Branch Lines

Description

53 pages
$16.00
ISBN 0-920066-50-X

Author

Publisher

Year

1982

Contributor

Reviewed by Michael Williamson

Michael Williamson was Reference Librarian at the National Library of Canada in Ottawa.

Review

Kim Maltman’s second collection is being marketed by Saskatoon’s Thistledown Press as a comprehensive selection of his oeuvre until now — a total of 26 poems of varying length. The book is nicely designed on stiff, grey (dustlike?) paper with four mediocre pencil drawings which do complement the text by disappearing out of sight and memory. A major problem with this book is the layout of the poems on the pages: the poems look dense and inaccessible — perhaps due to the peculiar line breaks. Some lines are far too long and then break clumsily, while others come to a screeching halt. The form of the poetry on the page does little to add to the content because the book, though attractive enough, is too difficult to read.
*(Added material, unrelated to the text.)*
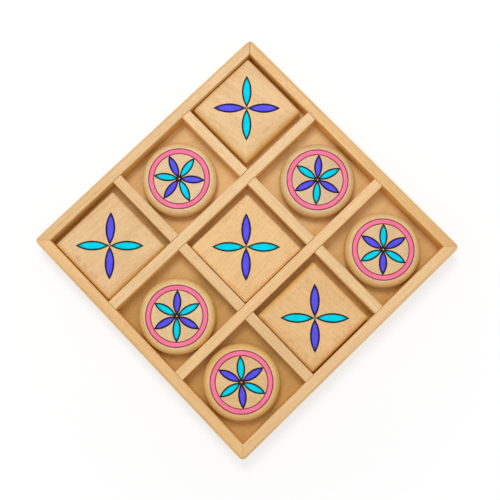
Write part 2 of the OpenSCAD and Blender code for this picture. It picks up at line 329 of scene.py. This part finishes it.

And the poetry could have benefitted from fluid form because it is very uneven, with many over-used, lifeless images and careless diction: “Then you stop and it’s like / a switch had been flicked off.” A sense of dust and despair of “dirty thirties” prairie life does emerge, but it is difficult to comprehend what the poet wants us, the readers, to think or feel about it. The poems lack focus or point of view. The prose poems bog down by their careless use of the second person singular (or is it plural?) point of view: who is the “you,” the reader or the poet? This collection could have used a good editor.